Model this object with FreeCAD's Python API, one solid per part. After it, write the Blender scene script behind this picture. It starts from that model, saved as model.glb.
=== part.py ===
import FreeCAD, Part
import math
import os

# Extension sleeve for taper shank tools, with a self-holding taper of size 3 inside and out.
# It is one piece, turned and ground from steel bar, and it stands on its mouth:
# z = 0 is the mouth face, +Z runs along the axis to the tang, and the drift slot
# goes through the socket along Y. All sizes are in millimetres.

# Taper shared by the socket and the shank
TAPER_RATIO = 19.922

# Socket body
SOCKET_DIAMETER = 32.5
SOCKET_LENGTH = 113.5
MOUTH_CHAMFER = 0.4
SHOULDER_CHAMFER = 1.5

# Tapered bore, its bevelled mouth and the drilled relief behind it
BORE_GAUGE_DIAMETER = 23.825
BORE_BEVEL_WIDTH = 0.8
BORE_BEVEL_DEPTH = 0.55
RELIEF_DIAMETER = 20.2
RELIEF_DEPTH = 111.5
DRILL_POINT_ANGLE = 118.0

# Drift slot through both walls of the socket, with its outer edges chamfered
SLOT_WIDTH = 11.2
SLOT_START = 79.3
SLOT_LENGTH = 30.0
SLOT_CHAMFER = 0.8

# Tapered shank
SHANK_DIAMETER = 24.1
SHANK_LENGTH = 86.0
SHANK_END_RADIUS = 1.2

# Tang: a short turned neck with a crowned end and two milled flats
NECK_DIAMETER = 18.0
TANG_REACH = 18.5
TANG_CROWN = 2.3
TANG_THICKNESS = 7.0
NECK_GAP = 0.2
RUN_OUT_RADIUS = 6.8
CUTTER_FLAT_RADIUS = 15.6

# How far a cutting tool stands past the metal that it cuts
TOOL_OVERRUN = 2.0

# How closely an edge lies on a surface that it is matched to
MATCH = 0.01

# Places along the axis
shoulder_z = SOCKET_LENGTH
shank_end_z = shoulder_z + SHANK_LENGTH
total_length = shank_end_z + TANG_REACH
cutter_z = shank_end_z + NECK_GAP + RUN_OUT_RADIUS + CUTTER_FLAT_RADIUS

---

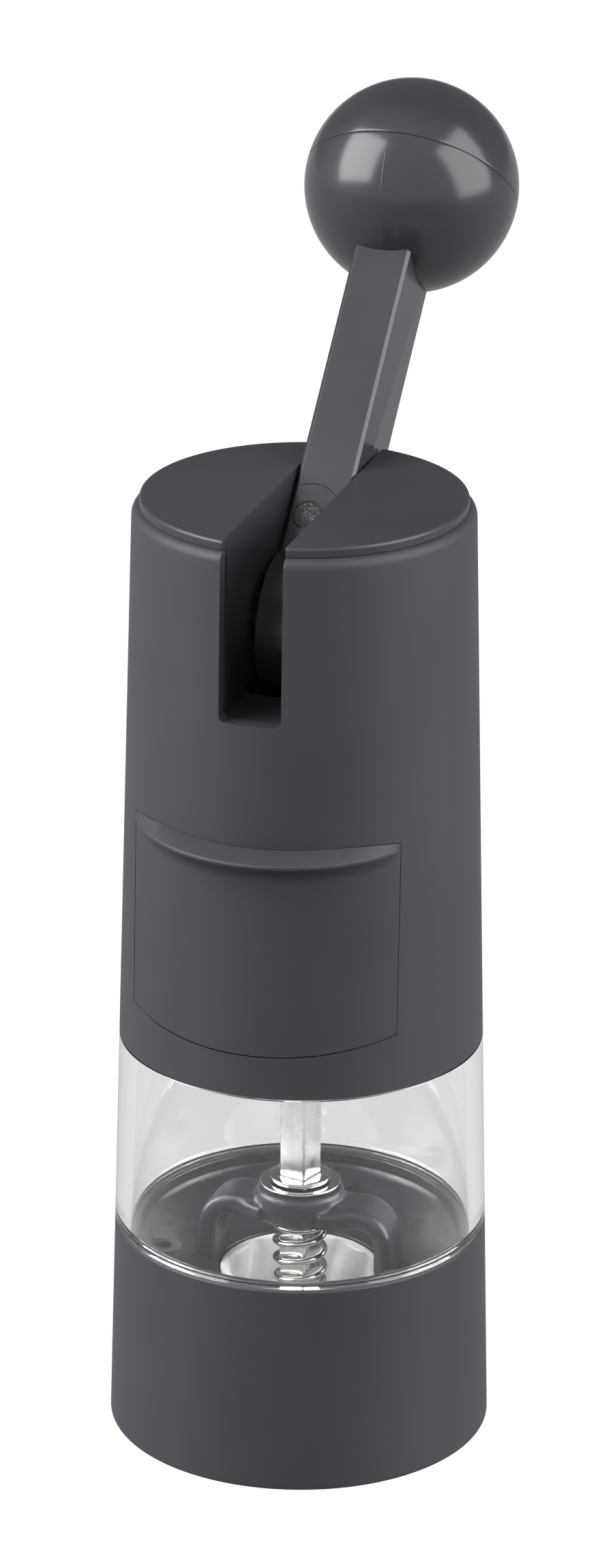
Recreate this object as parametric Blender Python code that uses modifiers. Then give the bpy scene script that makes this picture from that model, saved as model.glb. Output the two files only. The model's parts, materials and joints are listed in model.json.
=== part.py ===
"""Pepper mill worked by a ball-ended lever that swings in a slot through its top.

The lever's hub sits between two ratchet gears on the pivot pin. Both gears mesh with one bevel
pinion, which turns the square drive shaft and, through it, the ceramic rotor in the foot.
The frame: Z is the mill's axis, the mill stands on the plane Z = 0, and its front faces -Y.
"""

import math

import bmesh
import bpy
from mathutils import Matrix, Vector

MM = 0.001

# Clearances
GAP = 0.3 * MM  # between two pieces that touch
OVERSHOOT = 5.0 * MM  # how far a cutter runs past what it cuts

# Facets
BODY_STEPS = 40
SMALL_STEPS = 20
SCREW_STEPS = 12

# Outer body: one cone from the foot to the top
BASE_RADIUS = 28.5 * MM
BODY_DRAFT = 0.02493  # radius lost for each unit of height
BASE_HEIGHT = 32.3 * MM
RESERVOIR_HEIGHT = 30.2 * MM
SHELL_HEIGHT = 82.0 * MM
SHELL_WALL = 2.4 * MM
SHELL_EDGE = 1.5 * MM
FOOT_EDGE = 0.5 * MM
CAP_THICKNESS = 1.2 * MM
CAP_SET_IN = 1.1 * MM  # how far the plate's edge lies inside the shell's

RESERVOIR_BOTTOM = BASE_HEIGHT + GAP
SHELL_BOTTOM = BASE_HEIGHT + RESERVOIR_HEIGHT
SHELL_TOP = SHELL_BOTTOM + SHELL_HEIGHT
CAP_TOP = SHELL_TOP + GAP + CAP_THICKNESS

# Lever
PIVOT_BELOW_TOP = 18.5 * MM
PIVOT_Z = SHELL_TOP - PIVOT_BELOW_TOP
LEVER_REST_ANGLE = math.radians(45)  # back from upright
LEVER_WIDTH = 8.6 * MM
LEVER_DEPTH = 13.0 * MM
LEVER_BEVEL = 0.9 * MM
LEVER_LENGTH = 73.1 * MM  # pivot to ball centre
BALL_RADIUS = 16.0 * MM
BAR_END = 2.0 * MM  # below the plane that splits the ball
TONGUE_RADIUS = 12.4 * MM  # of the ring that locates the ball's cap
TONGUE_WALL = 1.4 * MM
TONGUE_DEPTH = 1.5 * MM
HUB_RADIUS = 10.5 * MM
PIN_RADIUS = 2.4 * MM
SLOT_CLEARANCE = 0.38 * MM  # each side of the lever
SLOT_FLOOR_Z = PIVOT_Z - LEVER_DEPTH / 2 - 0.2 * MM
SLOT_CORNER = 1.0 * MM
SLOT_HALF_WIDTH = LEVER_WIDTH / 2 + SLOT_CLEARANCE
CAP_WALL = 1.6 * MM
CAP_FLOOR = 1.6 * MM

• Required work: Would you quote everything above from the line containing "Recreate this object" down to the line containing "CAP_TOP = SHELL_TOP + GAP + CAP_THICKNESS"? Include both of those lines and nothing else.

• Full output:
Recreate this object as parametric Blender Python code that uses modifiers. Then give the bpy scene script that makes this picture from that model, saved as model.glb. Output the two files only. The model's parts, materials and joints are listed in model.json.
=== part.py ===
"""Pepper mill worked by a ball-ended lever that swings in a slot through its top.

The lever's hub sits between two ratchet gears on the pivot pin. Both gears mesh with one bevel
pinion, which turns the square drive shaft and, through it, the ceramic rotor in the foot.
The frame: Z is the mill's axis, the mill stands on the plane Z = 0, and its front faces -Y.
"""

import math

import bmesh
import bpy
from mathutils import Matrix, Vector

MM = 0.001

# Clearances
GAP = 0.3 * MM  # between two pieces that touch
OVERSHOOT = 5.0 * MM  # how far a cutter runs past what it cuts

# Facets
BODY_STEPS = 40
SMALL_STEPS = 20
SCREW_STEPS = 12

# Outer body: one cone from the foot to the top
BASE_RADIUS = 28.5 * MM
BODY_DRAFT = 0.02493  # radius lost for each unit of height
BASE_HEIGHT = 32.3 * MM
RESERVOIR_HEIGHT = 30.2 * MM
SHELL_HEIGHT = 82.0 * MM
SHELL_WALL = 2.4 * MM
SHELL_EDGE = 1.5 * MM
FOOT_EDGE = 0.5 * MM
CAP_THICKNESS = 1.2 * MM
CAP_SET_IN = 1.1 * MM  # how far the plate's edge lies inside the shell's

RESERVOIR_BOTTOM = BASE_HEIGHT + GAP
SHELL_BOTTOM = BASE_HEIGHT + RESERVOIR_HEIGHT
SHELL_TOP = SHELL_BOTTOM + SHELL_HEIGHT
CAP_TOP = SHELL_TOP + GAP + CAP_THICKNESS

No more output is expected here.